* [Data shown]
════════════════
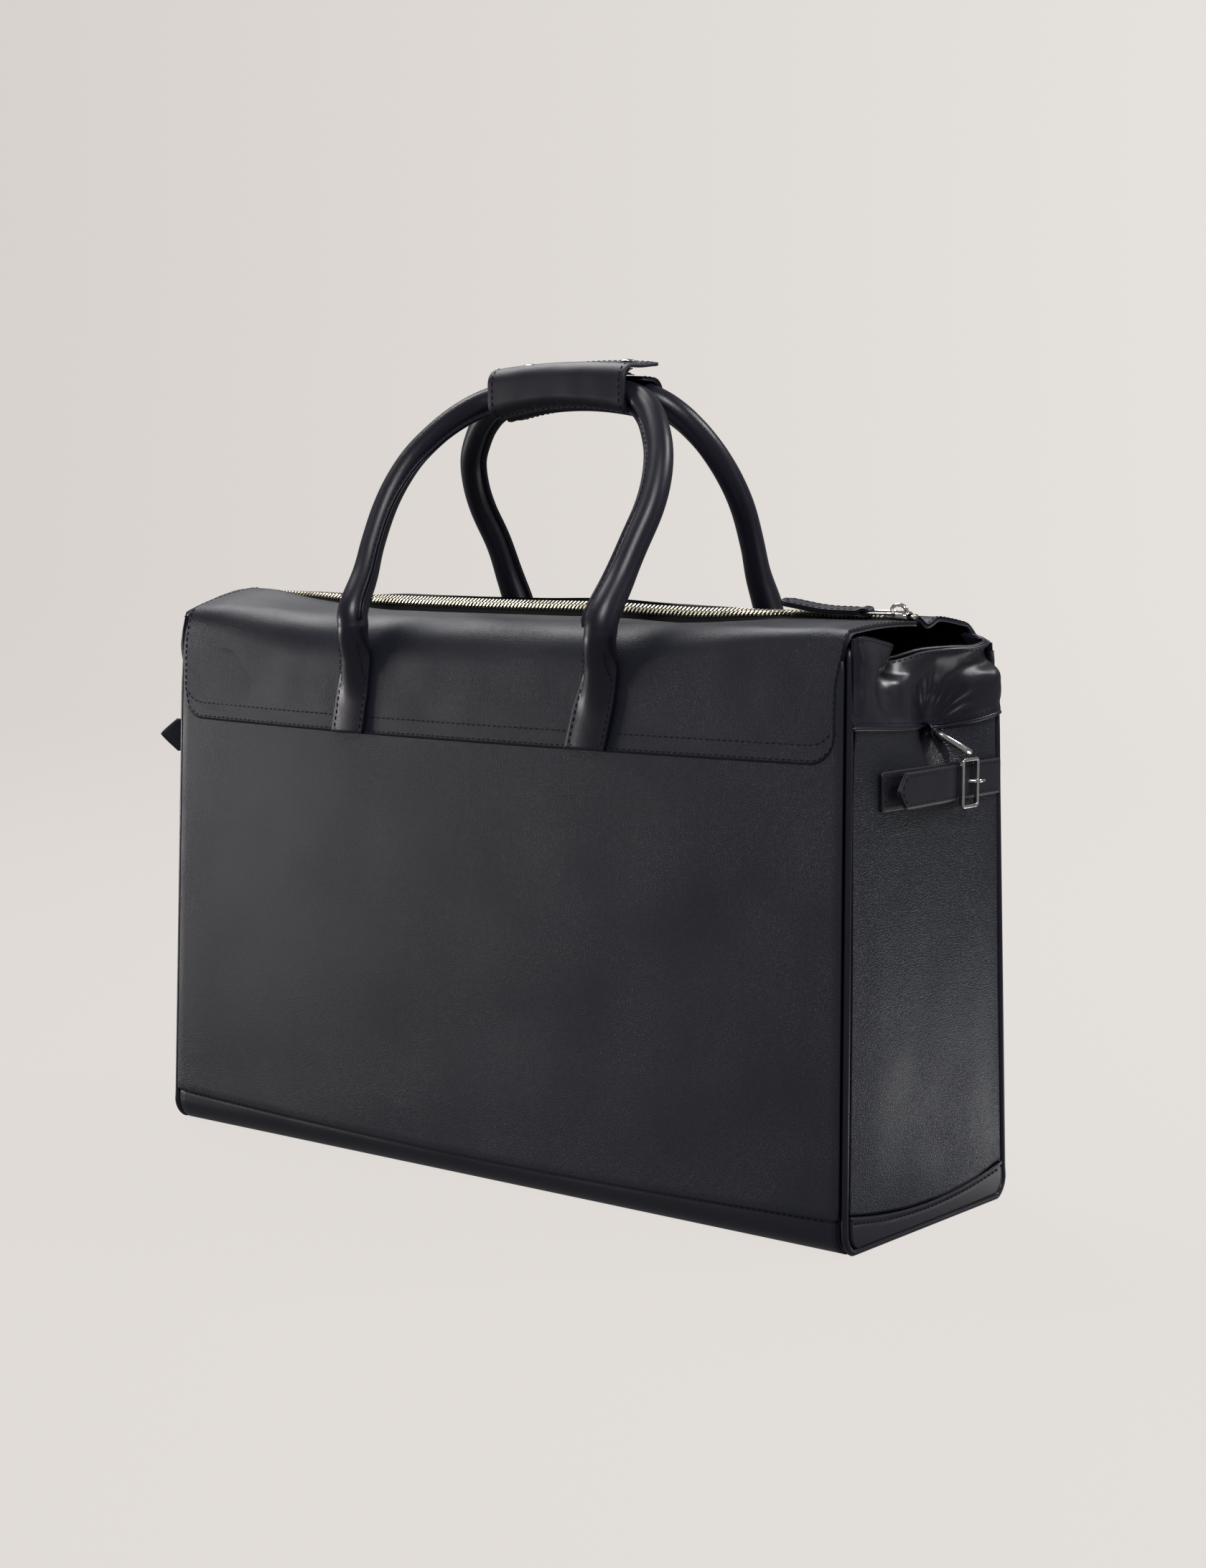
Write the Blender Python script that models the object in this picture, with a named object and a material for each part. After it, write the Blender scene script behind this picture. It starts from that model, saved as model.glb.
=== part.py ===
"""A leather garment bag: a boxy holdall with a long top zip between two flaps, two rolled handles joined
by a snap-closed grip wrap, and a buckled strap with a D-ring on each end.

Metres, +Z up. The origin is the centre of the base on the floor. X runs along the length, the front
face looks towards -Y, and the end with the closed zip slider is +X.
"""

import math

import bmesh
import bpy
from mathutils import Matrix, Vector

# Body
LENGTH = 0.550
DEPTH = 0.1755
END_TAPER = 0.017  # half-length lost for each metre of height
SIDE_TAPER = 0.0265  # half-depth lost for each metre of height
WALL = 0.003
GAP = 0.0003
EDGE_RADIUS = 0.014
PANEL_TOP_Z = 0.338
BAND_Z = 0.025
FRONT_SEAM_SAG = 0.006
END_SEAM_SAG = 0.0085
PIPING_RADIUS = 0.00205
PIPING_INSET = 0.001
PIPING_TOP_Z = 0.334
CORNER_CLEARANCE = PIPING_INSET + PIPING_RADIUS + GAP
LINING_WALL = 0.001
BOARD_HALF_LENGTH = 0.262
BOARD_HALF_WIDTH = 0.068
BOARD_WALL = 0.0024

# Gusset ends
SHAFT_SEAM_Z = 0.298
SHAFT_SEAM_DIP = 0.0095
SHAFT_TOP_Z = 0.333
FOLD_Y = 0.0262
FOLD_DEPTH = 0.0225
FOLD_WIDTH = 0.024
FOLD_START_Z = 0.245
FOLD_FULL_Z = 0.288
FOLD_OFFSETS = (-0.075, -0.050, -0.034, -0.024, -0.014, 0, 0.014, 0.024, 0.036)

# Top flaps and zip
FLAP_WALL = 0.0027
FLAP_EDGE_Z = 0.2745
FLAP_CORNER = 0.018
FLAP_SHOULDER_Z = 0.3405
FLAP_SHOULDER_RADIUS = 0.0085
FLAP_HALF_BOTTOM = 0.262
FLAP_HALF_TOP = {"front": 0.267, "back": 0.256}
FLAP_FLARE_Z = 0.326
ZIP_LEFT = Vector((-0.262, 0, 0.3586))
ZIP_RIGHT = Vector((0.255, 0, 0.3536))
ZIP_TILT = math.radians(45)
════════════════
* [Stated goal] List all lines where "from" occurs.

* [Written response]
Write the Blender Python script that models the object in this picture, with a named object and a material for each part. After it, write the Blender scene script behind this picture. It starts from that model, saved as model.glb.
from mathutils import Matrix, Vector